Guru Yang Hidup
Sore itu, Mas Radhar yang baru sembuh dari masa kritisnya, terkulai lemas di kasur lipatnya. Tubuh rapuhnya, terlihat semakin ringkih. Wajar saja, beliau sudah puluhan tahun rutin cuci darah.
Menurut salah seorang senior kami, sejak pertemuan pertama mereka tahun 98, Mas radhar sudah cuci darah.
Hari itu, anak anak asuh Mas Radhar kumpul jadi satu. Teater Kosong rencananya akan menggelar pertunjukan lagi. Barangkali ini akan jadi karya monumental Mas Radhar.
Dikisahkan, Mas Radhar itu sakit seperti apa pun, kalau sudah naik panggung membaca puisi sakitnya hilang seketika.
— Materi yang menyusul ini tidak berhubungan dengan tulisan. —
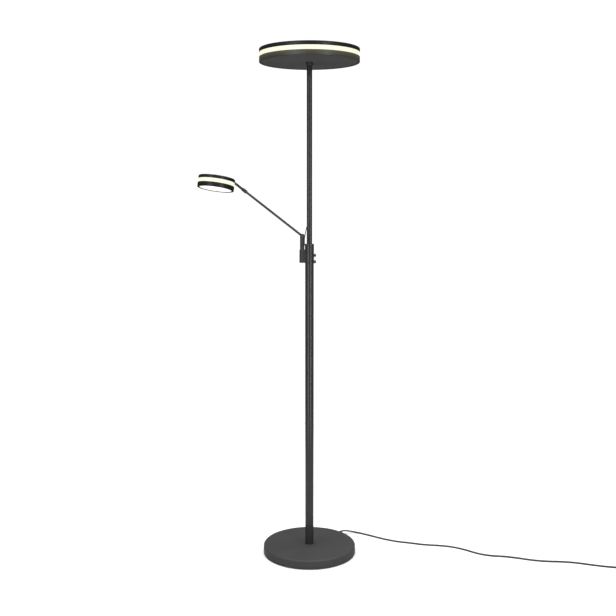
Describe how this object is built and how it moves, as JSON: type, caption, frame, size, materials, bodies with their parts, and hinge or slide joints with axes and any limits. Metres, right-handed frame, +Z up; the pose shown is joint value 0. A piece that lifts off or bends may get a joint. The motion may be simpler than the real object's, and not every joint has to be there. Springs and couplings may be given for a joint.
{
  "type": "torchiere floor lamp",
  "caption": "Torchiere floor lamp: disc uplighter with a lit edge band, two-stage round pole, weighted disc base and a swivelling reading lamp on an arm with rotary dimmers.",
  "frame": {"origin": "on the floor, on the pole's axis", "axes": "+Z up along the pole, +X toward the side of the dimmer knobs, -Y toward the front; the reading arm leaves on the -X side"},
  "size_m": [1.5793, 0.3589, 1.8],
  "materials": {
    "black_metal": "satin powder coat",
    "opal_band": "translucent opal, warm white when lit",
    "opal_diffuser": "frosted opal",
    "grey_iron": "as cast, blackened",
    "foam_pad": "dense foam rubber",
    "screw_steel": "zinc plated and blackened screws and pins",
    "sheet_aluminium": "mill finish sheet",
    "black_plastic": "fine satin moulding",
    "nylon": "moulded nylon",
    "circuit_board": "white solder mask",
    "driver_case": "plain moulded case",
    "cord_rubber": "smooth black cord sheath",
    "pin_brass": "nickel-washed brass"
  },
  "bodies": {
    "lamp": {"arm_bracket": "black_metal", "base_cover": "black_metal", "base_pad": "foam_pad", "base_screws": "screw_steel", "base_weight": "grey_iron", "bracket_screws": "screw_steel", "cord_clamp": "black_plastic", "cord_coil": "cord_rubber", "cord_end": "cord_rubber", "cord_gland": "black_plastic", "cord_tie": "black_plastic", "dimmer_board": "circuit_board", "dimmer_bodies": "driver_case", "dimmer_housing": "black_metal", "edge_led_strip": "circuit_board", "foot_plug": "screw_steel", "head_bottom_plate": "black_metal", "head_driver": "driver_case", "head_feed_lead": "cord_rubber", "head_hub": "black_metal", "head_lower_ring": "black_metal", "head_spacers": "sheet_aluminium", "head_top_ring": "black_metal", "hub_nut": "screw_steel", "inner_mains_lead": "cord_rubber", "lead_grommet": "black_plastic", "led_tray": "sheet_aluminium", "light_band": "opal_band", "lower_pole": "black_metal", "mains_plug": "black_plastic", "plug_pins": "pin_brass", "pole_cap": "black_metal", "pole_grub_screws": "screw_steel", "post_bush": "nylon", "post_retainer": "screw_steel", "power_cord": "cord_rubber", "reading_lead": "cord_rubber", "top_diffuser": "opal_diffuser", "top_led_board": "circuit_board", "upper_pole": "black_metal"},
    "post": {"swivel_post": "black_metal", "hinge_pin": "screw_steel", "hinge_washers": "nylon"},
    "arm": {"arm_eye": "black_metal", "arm_tube": "black_metal", "arm_stub": "screw_steel"},
    "knuckle": {"knuckle_fork": "black_metal", "knuckle_retainer": "screw_steel", "tilt_screw": "screw_steel"},
    "reading_head": {"head_stem": "black_metal", "stem_screw": "screw_steel", "reading_lower_ring": "black_metal", "reading_diffuser": "opal_diffuser", "reading_band": "opal_band", "reading_cup": "black_metal", "reading_led_board": "circuit_board"},
    "head_knob": {"head_dimmer_knob": "black_plastic", "head_dimmer_shaft": "screw_steel"},
    "reading_knob": {"reading_dimmer_knob": "black_plastic", "reading_dimmer_shaft": "screw_steel"}
  },
  "joints": [
    {"name": "post_swivel", "type": "hinge", "parent": "lamp", "child": "post", "pos_m": [-0.0256, 0, 1.13], "axis": [0, 0, 1], "range_deg": [-120, 85]},
    {"name": "arm_lift", "type": "hinge", "parent": "post", "child": "arm", "pos_m": [-0.0256, 0, 1.1582], "axis": [-0.342, 0.9397, 0], "range_deg": [-47, 33]},
    {"name": "head_twist", "type": "hinge", "parent": "arm", "child": "knuckle", "pos_m": [-0.22662, -0.07316, 1.31881], "axis": [-0.7515, -0.2735, 0.6004], "range_deg": [-96, 84]},
    {"name": "head_tilt", "type": "hinge", "parent": "knuckle", "child": "reading_head", "pos_m": [-0.22662, -0.07316, 1.31881], "axis": [-0.3991, 0.9131, -0.0836], "range_deg": [-80, 42]},
    {"name": "head_dimmer_turn", "type": "hinge", "parent": "lamp", "child": "head_knob", "pos_m": [0.02, 0, 1.09], "axis": [-1, 0, 0], "range_deg": [0, 270]},
    {"name": "reading_dimmer_turn", "type": "hinge", "parent": "lamp", "child": "reading_knob", "pos_m": [0.02, 0, 1.0675], "axis": [-1, 0, 0], "range_deg": [0, 270]}
  ]
}
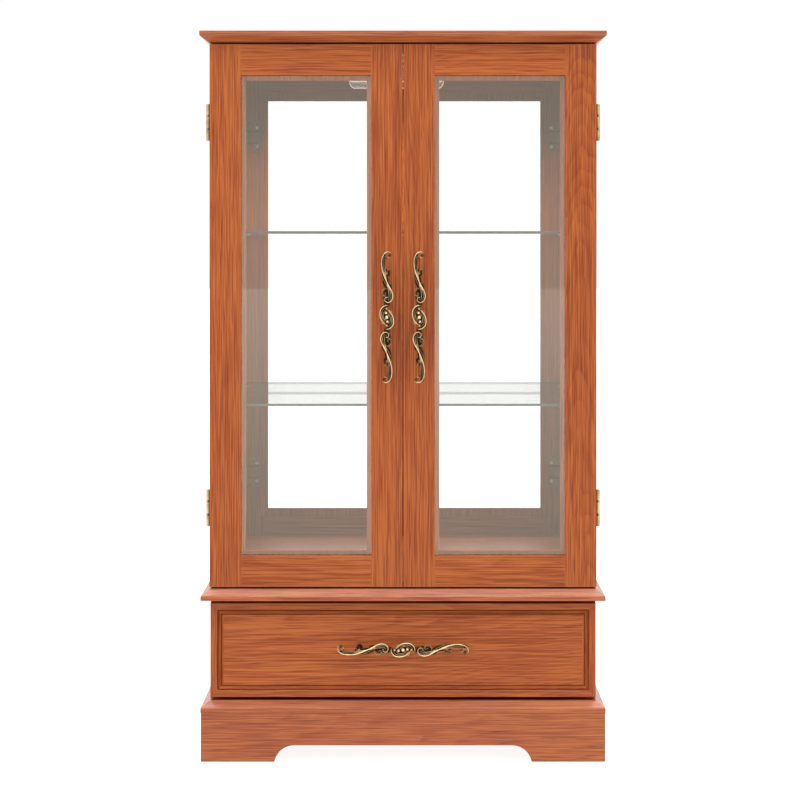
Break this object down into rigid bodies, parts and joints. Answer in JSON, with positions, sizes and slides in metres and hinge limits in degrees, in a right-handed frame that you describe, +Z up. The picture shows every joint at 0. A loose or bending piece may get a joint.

Beliau secara tiba tiba menunjukan kondisi paling prima.
Hari itu, saya beruntung karena menyaksikan Mas Radhar bangkit dari posisi tidurnya, duduk tegap, menasihati kami, melecut semangat, menggugah kesadaran.
Itu lah Maha Karya beliau yang saya saksikan sendiri. Seorang pesakitan, membakar semangat lebih dari 20 pasang mata. Mas Radhar telah berpulang, memungkasi panggung raya kehidupannya. Dirinya, adalah puisi itu sendiri, karya monumental.
Belum ada orang mati sebelumnya yang begitu hidup di hati saya, baru Mas Radhar saja.